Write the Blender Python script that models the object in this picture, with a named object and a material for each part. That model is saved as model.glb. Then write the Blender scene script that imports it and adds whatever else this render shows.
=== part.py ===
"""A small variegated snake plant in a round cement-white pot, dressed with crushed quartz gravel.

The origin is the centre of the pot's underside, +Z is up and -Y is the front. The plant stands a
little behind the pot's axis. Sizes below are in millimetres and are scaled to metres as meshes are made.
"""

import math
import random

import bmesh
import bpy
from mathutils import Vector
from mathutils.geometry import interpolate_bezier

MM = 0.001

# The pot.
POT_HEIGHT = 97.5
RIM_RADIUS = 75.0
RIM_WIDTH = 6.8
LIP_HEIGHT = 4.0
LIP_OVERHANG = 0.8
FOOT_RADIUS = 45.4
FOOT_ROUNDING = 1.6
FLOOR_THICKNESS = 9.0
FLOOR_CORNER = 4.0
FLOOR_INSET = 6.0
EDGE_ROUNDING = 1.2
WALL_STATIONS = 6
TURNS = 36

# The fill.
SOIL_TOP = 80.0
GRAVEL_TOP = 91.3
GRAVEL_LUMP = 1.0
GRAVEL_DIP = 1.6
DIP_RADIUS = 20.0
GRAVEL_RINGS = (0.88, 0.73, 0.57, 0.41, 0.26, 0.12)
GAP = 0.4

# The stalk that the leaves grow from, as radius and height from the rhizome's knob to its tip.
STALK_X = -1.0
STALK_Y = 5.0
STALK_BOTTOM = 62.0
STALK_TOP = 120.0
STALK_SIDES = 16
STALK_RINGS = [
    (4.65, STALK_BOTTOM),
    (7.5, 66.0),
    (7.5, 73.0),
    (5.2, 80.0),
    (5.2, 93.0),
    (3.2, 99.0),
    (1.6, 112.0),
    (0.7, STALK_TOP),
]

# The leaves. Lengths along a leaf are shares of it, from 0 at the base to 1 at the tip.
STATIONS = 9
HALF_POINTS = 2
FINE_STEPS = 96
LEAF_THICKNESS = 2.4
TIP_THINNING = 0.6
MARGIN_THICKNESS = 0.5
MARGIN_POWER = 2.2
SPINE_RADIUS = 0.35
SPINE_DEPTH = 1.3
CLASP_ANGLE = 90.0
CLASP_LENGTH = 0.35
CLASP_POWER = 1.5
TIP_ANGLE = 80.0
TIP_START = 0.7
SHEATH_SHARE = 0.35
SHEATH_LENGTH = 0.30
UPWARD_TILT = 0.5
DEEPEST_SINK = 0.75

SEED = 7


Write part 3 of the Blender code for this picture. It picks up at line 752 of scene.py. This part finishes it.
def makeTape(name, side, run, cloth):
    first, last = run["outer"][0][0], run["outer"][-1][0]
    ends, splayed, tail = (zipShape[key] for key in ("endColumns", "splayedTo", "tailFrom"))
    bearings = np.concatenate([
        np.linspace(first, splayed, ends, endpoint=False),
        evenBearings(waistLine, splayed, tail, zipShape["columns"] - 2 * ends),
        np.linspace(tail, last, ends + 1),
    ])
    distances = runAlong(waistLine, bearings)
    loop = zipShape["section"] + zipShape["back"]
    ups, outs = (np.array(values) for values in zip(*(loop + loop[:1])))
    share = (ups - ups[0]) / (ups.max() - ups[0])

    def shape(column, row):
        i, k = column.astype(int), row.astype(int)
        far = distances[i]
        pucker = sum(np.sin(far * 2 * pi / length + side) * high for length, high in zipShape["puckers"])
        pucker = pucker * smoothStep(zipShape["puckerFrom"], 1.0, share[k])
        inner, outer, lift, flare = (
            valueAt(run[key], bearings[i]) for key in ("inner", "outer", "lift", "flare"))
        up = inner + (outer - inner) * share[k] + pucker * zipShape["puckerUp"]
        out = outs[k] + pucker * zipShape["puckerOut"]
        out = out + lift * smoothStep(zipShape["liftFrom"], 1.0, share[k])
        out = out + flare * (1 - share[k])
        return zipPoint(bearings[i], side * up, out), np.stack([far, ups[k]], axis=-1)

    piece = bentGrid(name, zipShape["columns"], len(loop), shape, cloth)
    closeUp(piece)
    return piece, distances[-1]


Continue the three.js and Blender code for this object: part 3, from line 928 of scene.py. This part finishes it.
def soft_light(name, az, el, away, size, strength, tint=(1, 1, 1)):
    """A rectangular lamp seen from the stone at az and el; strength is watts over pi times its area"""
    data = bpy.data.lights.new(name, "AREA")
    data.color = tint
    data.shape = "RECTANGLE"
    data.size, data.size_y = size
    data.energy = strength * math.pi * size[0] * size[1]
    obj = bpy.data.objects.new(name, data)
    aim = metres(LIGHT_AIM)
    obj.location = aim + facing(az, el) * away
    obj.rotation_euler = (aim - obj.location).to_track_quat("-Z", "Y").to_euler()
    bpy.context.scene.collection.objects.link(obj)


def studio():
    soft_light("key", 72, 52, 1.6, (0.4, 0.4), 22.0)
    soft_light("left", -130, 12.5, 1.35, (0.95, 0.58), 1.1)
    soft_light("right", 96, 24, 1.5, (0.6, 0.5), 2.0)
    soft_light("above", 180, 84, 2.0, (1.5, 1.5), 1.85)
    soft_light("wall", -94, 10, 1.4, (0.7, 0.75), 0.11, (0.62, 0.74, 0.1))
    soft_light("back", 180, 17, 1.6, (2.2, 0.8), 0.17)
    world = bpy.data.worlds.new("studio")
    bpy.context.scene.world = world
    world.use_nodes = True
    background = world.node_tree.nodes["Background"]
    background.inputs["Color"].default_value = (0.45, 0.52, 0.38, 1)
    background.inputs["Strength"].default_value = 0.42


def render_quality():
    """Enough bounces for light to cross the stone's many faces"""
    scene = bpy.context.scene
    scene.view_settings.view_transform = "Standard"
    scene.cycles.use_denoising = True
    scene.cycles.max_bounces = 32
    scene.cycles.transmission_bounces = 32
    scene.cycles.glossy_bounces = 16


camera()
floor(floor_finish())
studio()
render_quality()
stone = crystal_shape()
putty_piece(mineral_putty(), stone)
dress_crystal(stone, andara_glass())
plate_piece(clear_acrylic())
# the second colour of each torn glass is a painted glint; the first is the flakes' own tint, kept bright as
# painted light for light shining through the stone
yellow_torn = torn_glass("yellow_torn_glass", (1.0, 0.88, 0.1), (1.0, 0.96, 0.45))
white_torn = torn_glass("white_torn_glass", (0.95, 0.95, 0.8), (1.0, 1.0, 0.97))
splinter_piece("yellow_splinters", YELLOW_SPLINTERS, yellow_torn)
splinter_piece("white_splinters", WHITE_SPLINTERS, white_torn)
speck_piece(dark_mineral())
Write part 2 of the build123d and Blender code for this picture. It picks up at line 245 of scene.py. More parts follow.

•••

- GIVEN EXERCISE -
Retype all of the material, keeping each line exact.

- ANSWER FOR THIS EXERCISE -
Write the Blender Python script that models the object in this picture, with a named object and a material for each part. That model is saved as model.glb. Then write the Blender scene script that imports it and adds whatever else this render shows.
=== part.py ===
"""A small variegated snake plant in a round cement-white pot, dressed with crushed quartz gravel.

The origin is the centre of the pot's underside, +Z is up and -Y is the front. The plant stands a
little behind the pot's axis. Sizes below are in millimetres and are scaled to metres as meshes are made.
"""

import math
import random

import bmesh
import bpy
from mathutils import Vector
from mathutils.geometry import interpolate_bezier

MM = 0.001

# The pot.
POT_HEIGHT = 97.5
RIM_RADIUS = 75.0
RIM_WIDTH = 6.8
LIP_HEIGHT = 4.0
LIP_OVERHANG = 0.8
FOOT_RADIUS = 45.4
FOOT_ROUNDING = 1.6
FLOOR_THICKNESS = 9.0
FLOOR_CORNER = 4.0
FLOOR_INSET = 6.0
EDGE_ROUNDING = 1.2
WALL_STATIONS = 6
TURNS = 36

# The fill.
SOIL_TOP = 80.0
GRAVEL_TOP = 91.3
GRAVEL_LUMP = 1.0
GRAVEL_DIP = 1.6
DIP_RADIUS = 20.0
GRAVEL_RINGS = (0.88, 0.73, 0.57, 0.41, 0.26, 0.12)
GAP = 0.4

# The stalk that the leaves grow from, as radius and height from the rhizome's knob to its tip.
STALK_X = -1.0
STALK_Y = 5.0
STALK_BOTTOM = 62.0
STALK_TOP = 120.0
STALK_SIDES = 16
STALK_RINGS = [
    (4.65, STALK_BOTTOM),
    (7.5, 66.0),
    (7.5, 73.0),
    (5.2, 80.0),
    (5.2, 93.0),
    (3.2, 99.0),
    (1.6, 112.0),
    (0.7, STALK_TOP),
]

# The leaves. Lengths along a leaf are shares of it, from 0 at the base to 1 at the tip.
STATIONS = 9
HALF_POINTS = 2
FINE_STEPS = 96
LEAF_THICKNESS = 2.4
TIP_THINNING = 0.6
MARGIN_THICKNESS = 0.5
MARGIN_POWER = 2.2
SPINE_RADIUS = 0.35
SPINE_DEPTH = 1.3
CLASP_ANGLE = 90.0
CLASP_LENGTH = 0.35
CLASP_POWER = 1.5
TIP_ANGLE = 80.0
TIP_START = 0.7
SHEATH_SHARE = 0.35
SHEATH_LENGTH = 0.30
UPWARD_TILT = 0.5
DEEPEST_SINK = 0.75

SEED = 7


Write part 3 of the Blender code for this picture. It picks up at line 752 of scene.py. This part finishes it.
def makeTape(name, side, run, cloth):
    first, last = run["outer"][0][0], run["outer"][-1][0]
    ends, splayed, tail = (zipShape[key] for key in ("endColumns", "splayedTo", "tailFrom"))
    bearings = np.concatenate([
        np.linspace(first, splayed, ends, endpoint=False),
        evenBearings(waistLine, splayed, tail, zipShape["columns"] - 2 * ends),
        np.linspace(tail, last, ends + 1),
    ])
    distances = runAlong(waistLine, bearings)
    loop = zipShape["section"] + zipShape["back"]
    ups, outs = (np.array(values) for values in zip(*(loop + loop[:1])))
    share = (ups - ups[0]) / (ups.max() - ups[0])

    def shape(column, row):
        i, k = column.astype(int), row.astype(int)
        far = distances[i]
        pucker = sum(np.sin(far * 2 * pi / length + side) * high for length, high in zipShape["puckers"])
        pucker = pucker * smoothStep(zipShape["puckerFrom"], 1.0, share[k])
        inner, outer, lift, flare = (
            valueAt(run[key], bearings[i]) for key in ("inner", "outer", "lift", "flare"))
        up = inner + (outer - inner) * share[k] + pucker * zipShape["puckerUp"]
        out = outs[k] + pucker * zipShape["puckerOut"]
        out = out + lift * smoothStep(zipShape["liftFrom"], 1.0, share[k])
        out = out + flare * (1 - share[k])
        return zipPoint(bearings[i], side * up, out), np.stack([far, ups[k]], axis=-1)

    piece = bentGrid(name, zipShape["columns"], len(loop), shape, cloth)
    closeUp(piece)
    return piece, distances[-1]


Continue the three.js and Blender code for this object: part 3, from line 928 of scene.py. This part finishes it.
def soft_light(name, az, el, away, size, strength, tint=(1, 1, 1)):
    """A rectangular lamp seen from the stone at az and el; strength is watts over pi times its area"""
    data = bpy.data.lights.new(name, "AREA")
    data.color = tint
    data.shape = "RECTANGLE"
    data.size, data.size_y = size
    data.energy = strength * math.pi * size[0] * size[1]
    obj = bpy.data.objects.new(name, data)
    aim = metres(LIGHT_AIM)
    obj.location = aim + facing(az, el) * away
    obj.rotation_euler = (aim - obj.location).to_track_quat("-Z", "Y").to_euler()
    bpy.context.scene.collection.objects.link(obj)


def studio():
    soft_light("key", 72, 52, 1.6, (0.4, 0.4), 22.0)
    soft_light("left", -130, 12.5, 1.35, (0.95, 0.58), 1.1)
    soft_light("right", 96, 24, 1.5, (0.6, 0.5), 2.0)
    soft_light("above", 180, 84, 2.0, (1.5, 1.5), 1.85)
    soft_light("wall", -94, 10, 1.4, (0.7, 0.75), 0.11, (0.62, 0.74, 0.1))
    soft_light("back", 180, 17, 1.6, (2.2, 0.8), 0.17)
    world = bpy.data.worlds.new("studio")
    bpy.context.scene.world = world
    world.use_nodes = True
    background = world.node_tree.nodes["Background"]
    background.inputs["Color"].default_value = (0.45, 0.52, 0.38, 1)
    background.inputs["Strength"].default_value = 0.42


def render_quality():
    """Enough bounces for light to cross the stone's many faces"""
    scene = bpy.context.scene
    scene.view_settings.view_transform = "Standard"
    scene.cycles.use_denoising = True
    scene.cycles.max_bounces = 32
    scene.cycles.transmission_bounces = 32
    scene.cycles.glossy_bounces = 16


camera()
floor(floor_finish())
studio()
render_quality()
stone = crystal_shape()
putty_piece(mineral_putty(), stone)
dress_crystal(stone, andara_glass())
plate_piece(clear_acrylic())
# the second colour of each torn glass is a painted glint; the first is the flakes' own tint, kept bright as
# painted light for light shining through the stone
yellow_torn = torn_glass("yellow_torn_glass", (1.0, 0.88, 0.1), (1.0, 0.96, 0.45))
white_torn = torn_glass("white_torn_glass", (0.95, 0.95, 0.8), (1.0, 1.0, 0.97))
splinter_piece("yellow_splinters", YELLOW_SPLINTERS, yellow_torn)
splinter_piece("white_splinters", WHITE_SPLINTERS, white_torn)
speck_piece(dark_mineral())
Write part 2 of the build123d and Blender code for this picture. It picks up at line 245 of scene.py. More parts follow.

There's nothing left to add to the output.